The following extract in the diary itself is taken from Fiennes’ tour in 1698, when travelling through Cornwall.

‘The people here are very ill Guides and know but Little from home, only to some market town they frequent, but will be very solicitous to know where you goe and how farre and from whence you Came and where is ye abode. Then I Came in sight of ye hill in Cornwall Called ye Mount, its on a Rock in the sea wch at ye flowing tyde is an jsland, but at Low water one Can goe over ye sands almost just to it, its but a Little market town wch is about 2 mile from Panzants, and you may walke or Ride to it all on ye sands when ye tyde’s out. Its a ffine Rock and very high - severall Little houses for fisher men - in ye sides of it just by the water. At ye top is a pretty good house where the Govenour Lives sometymes, - Sr - Hook his name is - there is a tower on the top on wch is a fflag. There is a Chaire or throne on the top from whence they Can discover a Great way at sea and here they put up Lights to direct shipps.

Pensands is Rightly named being all sands about it - it Lies just as a shore to ye maine South ocean wch Comes from ye Lizard and being on ye side of a hill wth a high hill all round ye side to ye Landward it Lookes soe snugg and warme, and truely it needs shelter haveing the sea on ye other side and Little or no ffewell - turff and ffurse and fferne. They have Little or noe wood and noe Coale wch differences it from Darbyshire, otherwise this and to ye Land’s End is stone and barren as Darbyshire.

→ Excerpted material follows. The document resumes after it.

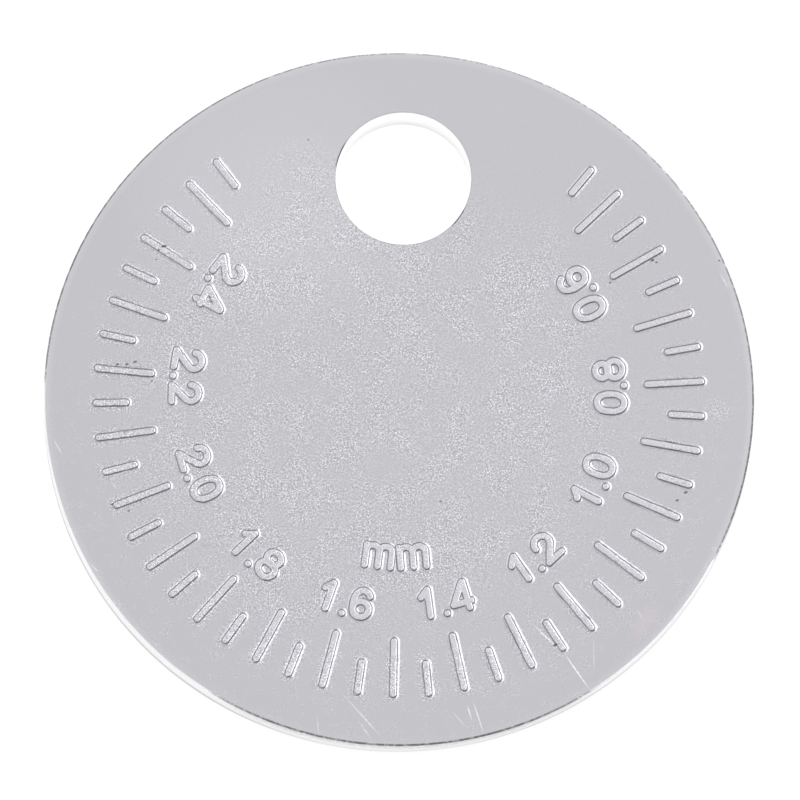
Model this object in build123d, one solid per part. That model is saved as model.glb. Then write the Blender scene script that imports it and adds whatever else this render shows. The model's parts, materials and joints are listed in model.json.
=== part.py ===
from build123d import *
from math import sqrt
import os

# Coin gauge for spark plug gaps: one flat metal disc with a round keyring hole.
# Its rim is a wedge. A ledge cut into the underside climbs as a helix, so the metal left at the
# rim grows evenly thicker as it goes clockwise round the face, from one side of the hole to the
# other. The rim is slid between the electrodes, and the raised mark where it jams gives the gap.
#
# Frame: the origin is the middle of the underside, +Z points out of the marked face, and +Y
# points at the hole. Angles on the dial run clockwise from +Y, as they are read on the face.

# Disc, in millimetres
disc_diameter = 34.0
edge_rounding = 0.18

# Keyring hole
hole_diameter = 6.5
hole_web = 2.95
hole_chamfer = 0.12

# Measuring scale: gaps in millimetres, dial sweep in degrees from the first mark to the last
first_gap = 0.45
last_gap = 2.55
gap_step = 0.05
scale_sweep = 283.5

# Measuring ledge: past each end of the scale it carries on for this much rim thickness
ledge_width = 2.3
ledge_corner_chamfer = 0.2
ledge_rim_chamfer = 0.12
run_out = 0.05

# Raised marks: every second one is long
short_mark_length = 1.85
long_mark_length = 3.0
mark_width = 0.42
mark_height = 0.12
mark_draft = 35.0

# Worked out from the sizes above
disc_radius = disc_diameter / 2
core_radius = disc_radius - ledge_width
hole_centre = disc_radius - hole_web - hole_diameter / 2
step_count = round((last_gap - first_gap) / gap_step)
degrees_per_mm = scale_sweep / (last_gap - first_gap)
body_thickness = last_gap + run_out
rim_at_start = first_gap - run_out
middle_gap = (first_gap + last_gap) / 2


def dial_angle(gap):
    """Dial angle, clockwise from the hole, where the rim is as thick as the gap."""
    return 180 + (gap - middle_gap) * degrees_per_mm


def plain_disc():
    """Full-thickness disc with its two outer edges rounded."""
    disc = extrude(Circle(disc_radius), amount=body_thickness)
    return fillet(disc.edges().filter_by(GeomType.CIRCLE), edge_rounding)


def ledge_section():
    """Section of the space under the rim: the ledge on top, the core's wall on the left."""
    outside = disc_radius + ledge_width / 2
    rim_corner = disc_radius - ledge_rim_chamfer
    outline = Polyline(
        (core_radius, -body_thickness),
        (core_radius, -ledge_corner_chamfer),
        (core_radius + ledge_corner_chamfer, 0),
        (rim_corner, 0),
        (outside, outside - rim_corner),
        (outside, -body_thickness),
        close=True,
    )
    return Plane.XZ * make_face(outline)


def ledge_cutter():
    """The section, wound up a helix that starts just below the underside to cut it cleanly."""
    start_gap = body_thickness + run_out
    climb = start_gap - rim_at_start
    path = Helix(pitch=360 / degrees_per_mm, height=climb, radius=core_radius)
    cutter = sweep(ledge_section(), path=path, is_frenet=True)
    return Pos(0, 0, body_thickness - start_gap) * Rot(0, 0, 90 - dial_angle(start_gap)) * cutter


def raised_mark(length):
    """One mark, along +Y from the ledge inwards: a ridge with sloping sides and eight-sided ends."""
    end_clip = mark_width / (2 + sqrt(2))
    outline = chamfer(Rectangle(mark_width, length).vertices(), end_clip)
    ridge = extrude(outline, amount=mark_height, taper=mark_draft)
    return Pos(0, core_radius - length / 2, body_thickness) * ridge


def scale_marks():
    """Marks of the whole scale, a short one for every odd step and a long one between."""
    short_mark = raised_mark(short_mark_length)
    long_mark = raised_mark(long_mark_length)
    marks = []
    for step in range(step_count + 1):
        angle = dial_angle(first_gap + step * gap_step)
        mark = long_mark if step % 2 else short_mark
        marks.append(Rot(0, 0, -angle) * mark)
    return marks


def keyring_hole(gauge):
    """Bore the hole right through and break its edge on both faces."""
    bore = Cylinder(hole_diameter / 2, body_thickness, align=(Align.CENTER, Align.CENTER, Align.MIN))
    gauge -= Pos(0, hole_centre) * bore
    mouths = gauge.edges().filter_by(GeomType.CIRCLE).filter_by(
        lambda edge: abs(edge.radius - hole_diameter / 2) < 1e-6
    )
    return chamfer(mouths, hole_chamfer)


gauge_disc = plain_disc() - ledge_cutter()
gauge_disc += scale_marks()
gauge_disc = keyring_hole(gauge_disc)

os.makedirs("parts", exist_ok=True)
export_step(gauge_disc, "parts/gauge_disc.step")

print(f"rim {rim_at_start:.2f} to {body_thickness:.2f} mm thick, {step_count + 1} marks")
print(f"volume {gauge_disc.volume:.1f} mm3, solids {len(gauge_disc.solids())}")
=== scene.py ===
"""Coin gauge for spark plug gaps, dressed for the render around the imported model.

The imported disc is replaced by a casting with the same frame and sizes: a turned blank, a ledge
wound up a helix under its rim, a keyring hole, raised marks and raised figures, all united into
one mesh. Lengths are in metres, and MM is one millimetre. Dial angles run clockwise from +Y,
seen from above, as the face is read.
"""

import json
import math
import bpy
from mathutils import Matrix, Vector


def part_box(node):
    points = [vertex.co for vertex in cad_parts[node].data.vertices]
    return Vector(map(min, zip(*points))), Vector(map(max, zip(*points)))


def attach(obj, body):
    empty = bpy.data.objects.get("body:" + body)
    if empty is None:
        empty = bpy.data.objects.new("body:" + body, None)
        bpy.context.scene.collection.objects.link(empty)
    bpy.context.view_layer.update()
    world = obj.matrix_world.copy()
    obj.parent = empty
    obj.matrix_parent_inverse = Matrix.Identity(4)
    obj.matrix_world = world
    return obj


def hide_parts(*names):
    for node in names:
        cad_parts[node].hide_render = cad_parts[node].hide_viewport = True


bl_info = {
    "name": "Spark plug gap gauge",
    "version": (1, 0, 0),
    "blender": (4, 5, 0),
    "location": "3D View > Sidebar > Gap gauge",
    "description": "A coin gauge for spark plug gaps, with its plated finish and a studio stage",
    "category": "Add Mesh",
}

from functools import partial, reduce
from types import SimpleNamespace

import bpy
from bpy.props import FloatProperty, IntProperty, PointerProperty, StringProperty
from mathutils import Matrix, Vector

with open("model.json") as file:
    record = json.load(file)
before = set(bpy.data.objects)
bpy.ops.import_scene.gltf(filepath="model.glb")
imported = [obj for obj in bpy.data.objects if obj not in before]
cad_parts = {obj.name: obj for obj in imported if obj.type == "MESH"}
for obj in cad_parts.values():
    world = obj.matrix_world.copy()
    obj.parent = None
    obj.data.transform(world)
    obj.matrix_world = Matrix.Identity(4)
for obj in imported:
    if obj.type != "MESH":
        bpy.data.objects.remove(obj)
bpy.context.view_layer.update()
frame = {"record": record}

MM = 0.001
NODE = "gauge_disc"
BODY = "root"
THICKNESS = 2.6 * MM
LOWEST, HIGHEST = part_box(NODE)
HOLE = next(m for m in frame["record"]["mounts"] if m["name"] == "keyring_hole")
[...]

I was surprised to ffind my supper boyling on a fire allwayes supply’d wth a bush of ffurse and yt to be ye only ffewell to dress a joynt of meat and broth, and told them they Could not roast me anything, but they have a Little wood for such occasions but its scarce and dear wch is a strange thing yt ye shipps should not supply them. They told me it must all be brought round the Lands End and since ye warre they Could not have it.

This town is two parishes, one Church in ye town and a Little Chappell and another Church belonging to ye other parish wch is a mile distance. There is alsoe a good meeteing place. There is a good Key and a good Harbour for ye shipps to Ride, by meanes of ye point of Land wch runns into ye Sea in a neck or Compass wch shelters it from ye maine and answers the Lizard point wch you see very plaine – a point of Land Looks Like a Double hill one above ye other that runns a good way into ye sea.

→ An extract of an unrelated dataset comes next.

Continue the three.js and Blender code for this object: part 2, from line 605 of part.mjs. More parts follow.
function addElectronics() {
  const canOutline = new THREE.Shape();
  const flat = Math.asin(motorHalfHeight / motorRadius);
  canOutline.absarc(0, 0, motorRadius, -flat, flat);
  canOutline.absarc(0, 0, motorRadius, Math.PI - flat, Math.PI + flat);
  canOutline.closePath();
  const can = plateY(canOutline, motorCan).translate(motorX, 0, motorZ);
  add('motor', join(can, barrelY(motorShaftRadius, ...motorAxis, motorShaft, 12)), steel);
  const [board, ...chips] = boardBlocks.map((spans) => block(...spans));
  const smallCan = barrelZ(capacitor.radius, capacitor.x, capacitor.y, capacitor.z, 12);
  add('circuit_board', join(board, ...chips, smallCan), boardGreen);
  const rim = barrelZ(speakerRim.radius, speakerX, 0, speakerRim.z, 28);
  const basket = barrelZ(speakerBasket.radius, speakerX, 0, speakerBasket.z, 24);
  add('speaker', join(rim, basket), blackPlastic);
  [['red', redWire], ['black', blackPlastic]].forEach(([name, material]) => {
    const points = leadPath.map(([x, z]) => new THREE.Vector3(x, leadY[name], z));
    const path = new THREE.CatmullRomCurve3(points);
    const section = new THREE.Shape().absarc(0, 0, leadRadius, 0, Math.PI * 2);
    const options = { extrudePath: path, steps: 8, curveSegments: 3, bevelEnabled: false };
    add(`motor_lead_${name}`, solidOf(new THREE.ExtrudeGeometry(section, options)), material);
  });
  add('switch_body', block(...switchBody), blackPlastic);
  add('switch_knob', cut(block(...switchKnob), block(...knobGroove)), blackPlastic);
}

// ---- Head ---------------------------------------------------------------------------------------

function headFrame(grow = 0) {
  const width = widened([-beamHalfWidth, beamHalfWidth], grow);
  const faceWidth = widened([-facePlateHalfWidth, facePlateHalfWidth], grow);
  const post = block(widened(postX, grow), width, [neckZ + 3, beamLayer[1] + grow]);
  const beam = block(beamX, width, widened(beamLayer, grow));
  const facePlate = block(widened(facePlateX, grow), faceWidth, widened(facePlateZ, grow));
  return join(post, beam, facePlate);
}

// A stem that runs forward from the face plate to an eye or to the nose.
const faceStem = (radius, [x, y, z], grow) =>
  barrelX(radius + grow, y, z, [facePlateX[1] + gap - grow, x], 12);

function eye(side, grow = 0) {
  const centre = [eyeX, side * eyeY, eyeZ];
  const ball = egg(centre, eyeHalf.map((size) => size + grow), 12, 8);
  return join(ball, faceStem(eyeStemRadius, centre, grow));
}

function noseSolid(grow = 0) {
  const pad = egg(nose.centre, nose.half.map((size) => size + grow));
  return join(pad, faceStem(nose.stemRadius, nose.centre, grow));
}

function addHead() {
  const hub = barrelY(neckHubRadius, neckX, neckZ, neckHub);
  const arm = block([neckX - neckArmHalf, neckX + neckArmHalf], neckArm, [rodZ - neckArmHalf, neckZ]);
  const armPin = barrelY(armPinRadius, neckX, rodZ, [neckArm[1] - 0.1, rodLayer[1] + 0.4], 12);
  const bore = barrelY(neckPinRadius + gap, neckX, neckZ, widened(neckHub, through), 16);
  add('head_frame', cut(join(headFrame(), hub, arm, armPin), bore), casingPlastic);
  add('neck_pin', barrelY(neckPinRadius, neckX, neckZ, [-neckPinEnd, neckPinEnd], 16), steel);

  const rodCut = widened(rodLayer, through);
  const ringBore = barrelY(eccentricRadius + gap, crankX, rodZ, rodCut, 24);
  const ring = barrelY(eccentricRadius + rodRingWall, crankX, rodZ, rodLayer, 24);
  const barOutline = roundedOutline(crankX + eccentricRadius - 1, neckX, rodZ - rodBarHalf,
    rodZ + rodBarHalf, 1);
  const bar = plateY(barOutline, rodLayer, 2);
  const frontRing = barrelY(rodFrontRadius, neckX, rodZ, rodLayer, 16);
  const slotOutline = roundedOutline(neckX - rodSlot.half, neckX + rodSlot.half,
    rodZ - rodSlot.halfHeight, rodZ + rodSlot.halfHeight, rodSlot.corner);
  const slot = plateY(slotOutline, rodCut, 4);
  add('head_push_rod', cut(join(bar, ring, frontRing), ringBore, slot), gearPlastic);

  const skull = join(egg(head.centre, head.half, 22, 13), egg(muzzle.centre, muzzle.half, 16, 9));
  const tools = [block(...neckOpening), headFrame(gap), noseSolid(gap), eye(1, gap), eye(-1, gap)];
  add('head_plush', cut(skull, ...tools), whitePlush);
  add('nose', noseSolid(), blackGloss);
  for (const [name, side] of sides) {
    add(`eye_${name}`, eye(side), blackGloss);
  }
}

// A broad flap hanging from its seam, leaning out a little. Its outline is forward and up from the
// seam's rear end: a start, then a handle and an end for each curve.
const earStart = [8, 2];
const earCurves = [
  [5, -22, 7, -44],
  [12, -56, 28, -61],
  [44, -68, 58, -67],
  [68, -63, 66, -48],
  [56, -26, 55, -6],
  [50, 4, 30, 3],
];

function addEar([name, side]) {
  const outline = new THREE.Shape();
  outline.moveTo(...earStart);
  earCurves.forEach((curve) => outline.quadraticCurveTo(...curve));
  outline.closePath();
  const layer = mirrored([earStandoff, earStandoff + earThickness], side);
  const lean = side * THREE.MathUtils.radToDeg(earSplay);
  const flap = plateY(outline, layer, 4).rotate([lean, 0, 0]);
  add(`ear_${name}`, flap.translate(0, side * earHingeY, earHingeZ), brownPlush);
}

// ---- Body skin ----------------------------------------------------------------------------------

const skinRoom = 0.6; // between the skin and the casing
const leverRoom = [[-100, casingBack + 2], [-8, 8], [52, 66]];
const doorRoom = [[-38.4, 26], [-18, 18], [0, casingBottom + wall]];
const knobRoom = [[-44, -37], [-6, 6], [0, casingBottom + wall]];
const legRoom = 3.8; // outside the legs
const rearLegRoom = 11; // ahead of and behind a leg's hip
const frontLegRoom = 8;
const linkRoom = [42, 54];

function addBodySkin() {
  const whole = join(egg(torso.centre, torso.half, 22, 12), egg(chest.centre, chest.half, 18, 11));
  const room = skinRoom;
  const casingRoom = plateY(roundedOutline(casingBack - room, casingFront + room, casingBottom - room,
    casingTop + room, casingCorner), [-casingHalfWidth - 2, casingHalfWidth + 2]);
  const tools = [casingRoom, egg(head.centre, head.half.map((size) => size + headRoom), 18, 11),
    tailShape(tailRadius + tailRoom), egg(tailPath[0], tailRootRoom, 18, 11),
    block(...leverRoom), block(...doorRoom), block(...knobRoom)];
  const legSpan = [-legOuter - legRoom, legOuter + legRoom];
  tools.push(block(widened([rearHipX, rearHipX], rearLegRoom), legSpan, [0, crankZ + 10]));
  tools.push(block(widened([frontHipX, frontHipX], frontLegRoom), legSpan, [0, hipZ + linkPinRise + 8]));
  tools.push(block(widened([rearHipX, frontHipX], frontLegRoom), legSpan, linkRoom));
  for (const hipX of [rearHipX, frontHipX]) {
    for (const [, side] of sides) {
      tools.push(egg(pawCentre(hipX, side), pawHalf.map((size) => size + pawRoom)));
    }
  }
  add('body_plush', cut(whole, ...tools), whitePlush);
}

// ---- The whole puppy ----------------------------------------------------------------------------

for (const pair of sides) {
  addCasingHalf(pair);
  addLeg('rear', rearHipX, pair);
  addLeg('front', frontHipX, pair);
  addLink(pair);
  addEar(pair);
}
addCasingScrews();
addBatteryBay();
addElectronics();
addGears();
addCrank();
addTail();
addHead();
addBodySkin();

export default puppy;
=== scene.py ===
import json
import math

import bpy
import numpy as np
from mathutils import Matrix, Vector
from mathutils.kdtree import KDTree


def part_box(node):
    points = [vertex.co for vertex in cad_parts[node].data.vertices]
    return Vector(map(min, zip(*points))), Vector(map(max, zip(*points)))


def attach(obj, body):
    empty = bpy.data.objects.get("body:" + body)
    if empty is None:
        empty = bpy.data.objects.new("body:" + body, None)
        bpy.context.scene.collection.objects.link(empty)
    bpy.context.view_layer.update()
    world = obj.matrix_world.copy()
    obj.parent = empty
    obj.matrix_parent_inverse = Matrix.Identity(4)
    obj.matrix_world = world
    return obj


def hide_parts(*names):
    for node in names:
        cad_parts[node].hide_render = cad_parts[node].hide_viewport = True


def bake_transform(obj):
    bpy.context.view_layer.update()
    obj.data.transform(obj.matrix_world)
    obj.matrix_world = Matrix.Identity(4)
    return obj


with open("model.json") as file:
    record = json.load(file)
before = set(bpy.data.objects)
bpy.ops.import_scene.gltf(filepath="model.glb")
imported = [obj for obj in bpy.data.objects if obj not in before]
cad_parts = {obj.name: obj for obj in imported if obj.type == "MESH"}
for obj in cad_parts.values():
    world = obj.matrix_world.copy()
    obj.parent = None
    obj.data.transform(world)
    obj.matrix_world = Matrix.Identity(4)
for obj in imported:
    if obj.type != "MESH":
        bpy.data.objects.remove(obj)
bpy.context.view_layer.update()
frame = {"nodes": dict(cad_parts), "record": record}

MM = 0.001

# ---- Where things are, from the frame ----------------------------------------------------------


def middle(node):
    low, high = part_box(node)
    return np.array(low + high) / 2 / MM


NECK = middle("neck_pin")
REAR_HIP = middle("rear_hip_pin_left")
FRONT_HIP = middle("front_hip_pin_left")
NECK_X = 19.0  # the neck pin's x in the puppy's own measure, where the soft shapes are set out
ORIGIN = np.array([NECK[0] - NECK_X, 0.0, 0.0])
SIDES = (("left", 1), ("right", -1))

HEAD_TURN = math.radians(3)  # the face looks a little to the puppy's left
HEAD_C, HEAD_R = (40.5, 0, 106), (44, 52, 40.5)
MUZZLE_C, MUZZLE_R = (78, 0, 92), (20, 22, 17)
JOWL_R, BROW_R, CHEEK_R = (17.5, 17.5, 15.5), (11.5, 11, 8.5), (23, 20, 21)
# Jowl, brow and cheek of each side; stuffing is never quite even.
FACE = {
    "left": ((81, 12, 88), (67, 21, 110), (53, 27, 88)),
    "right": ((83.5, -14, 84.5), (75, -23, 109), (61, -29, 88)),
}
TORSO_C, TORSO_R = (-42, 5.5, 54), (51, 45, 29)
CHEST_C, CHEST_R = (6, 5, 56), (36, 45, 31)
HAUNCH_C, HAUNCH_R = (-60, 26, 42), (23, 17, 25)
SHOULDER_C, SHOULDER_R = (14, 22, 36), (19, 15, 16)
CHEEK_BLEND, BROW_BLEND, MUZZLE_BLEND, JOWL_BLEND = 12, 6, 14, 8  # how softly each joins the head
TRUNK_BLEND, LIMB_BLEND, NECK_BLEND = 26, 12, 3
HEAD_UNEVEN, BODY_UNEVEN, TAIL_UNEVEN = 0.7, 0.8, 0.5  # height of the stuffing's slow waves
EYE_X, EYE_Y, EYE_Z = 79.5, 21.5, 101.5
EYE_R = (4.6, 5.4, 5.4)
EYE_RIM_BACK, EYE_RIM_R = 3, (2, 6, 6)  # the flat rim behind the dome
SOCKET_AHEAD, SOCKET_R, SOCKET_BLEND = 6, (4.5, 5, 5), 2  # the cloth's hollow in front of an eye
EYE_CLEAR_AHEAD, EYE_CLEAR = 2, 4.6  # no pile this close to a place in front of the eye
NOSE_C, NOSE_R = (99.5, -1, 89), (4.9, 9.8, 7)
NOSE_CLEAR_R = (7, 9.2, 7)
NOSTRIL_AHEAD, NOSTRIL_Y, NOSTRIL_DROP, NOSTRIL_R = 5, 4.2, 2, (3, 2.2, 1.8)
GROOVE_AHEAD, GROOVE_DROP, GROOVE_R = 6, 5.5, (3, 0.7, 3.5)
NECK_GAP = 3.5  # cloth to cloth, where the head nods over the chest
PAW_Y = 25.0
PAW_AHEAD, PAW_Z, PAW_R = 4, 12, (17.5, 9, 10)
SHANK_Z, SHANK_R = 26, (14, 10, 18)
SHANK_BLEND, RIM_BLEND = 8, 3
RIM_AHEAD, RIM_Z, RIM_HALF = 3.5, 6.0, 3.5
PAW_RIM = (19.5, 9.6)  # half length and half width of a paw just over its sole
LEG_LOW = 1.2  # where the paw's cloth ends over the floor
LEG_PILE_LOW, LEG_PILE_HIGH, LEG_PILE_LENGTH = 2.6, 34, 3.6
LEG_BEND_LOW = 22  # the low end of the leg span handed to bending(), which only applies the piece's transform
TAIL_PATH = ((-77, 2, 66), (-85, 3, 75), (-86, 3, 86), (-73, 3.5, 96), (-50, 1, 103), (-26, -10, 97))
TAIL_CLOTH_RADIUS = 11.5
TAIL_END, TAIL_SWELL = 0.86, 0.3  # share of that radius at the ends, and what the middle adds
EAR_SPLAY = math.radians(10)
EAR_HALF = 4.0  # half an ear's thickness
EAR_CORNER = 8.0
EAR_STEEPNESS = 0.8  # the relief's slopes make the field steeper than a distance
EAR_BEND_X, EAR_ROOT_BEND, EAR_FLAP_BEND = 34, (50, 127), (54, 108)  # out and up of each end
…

Ye Lands End is 10 mile ffarther, pretty steep and narrow Lanes, but its not shelter’d wth trees or hedg Rows this being rather desart and Like ye peake Country in Darbyshire, dry stone walls, and ye hills full of stones, but it is in most places better Land and yeilds good Corne, both wheate Barley and oates and some Rhye.

About 2 mile from the Lands End I Came in sight of ye maine ocean on both sides, the south and north sea and soe Rode in its view till I saw them joyn’d at ye poynt, and saw the jsland of Sily wch is 7 Leagues off ye Lands End. They tell me that in a Cleer day those in the Island Can discern the people in the maine as they goe up ye hill to Church, they Can Describe their Clothes. This Church and Little parish wch is Called Church town is about a mile from from the poynt. The houses are but poor Cottages Like Barns to Look on, much Like those in Scotland, but to doe my own Country its right ye Inside of their Little Cottages are Clean and plaister’d and such as you might Comfortably Eate and drink in, and for Curiosity sake I dranck there and met wth very good bottled ale.

The Lands End terminates in a poynt or Peak of Great Rocks wch runs a good way into ye sea, I Clamber’d over them as farre as safety permitted me, there are abundance of Rocks and Sholes of stones stands up in the sea a mile off some here and there, some quite to ye shore, wch they name by severall names of Knights and Ladies Roled up in mantles from some old tradition or ffiction - Ye poets advance description of ye amours of some Great persons; but these many Rocks and Stones wch Lookes Like ye Needles in ye Isle of Wight makes it hazardous for shipps to double ye poynt Especially in stormy weather.

Here at ye Lands end they are but a Little way off of France, 2 dayes saile at farthest Convey them to Hauve de Grace in France, but ye peace being but newly entred into wth ye Ffrench I was not willing to venture at Least by myself into a fforreign Kingdom, and being then at ye End of ye Land, my horses Leggs Could not Carry me through ye deep, and so return’d againe to Pensands 10 mile more, and soe Came in view of both ye seas and saw ye Lizard point and Pensands and ye Mount in Cornwall wch Looked very fine in ye broad day, the sunn shineing on ye rocke in ye sea.’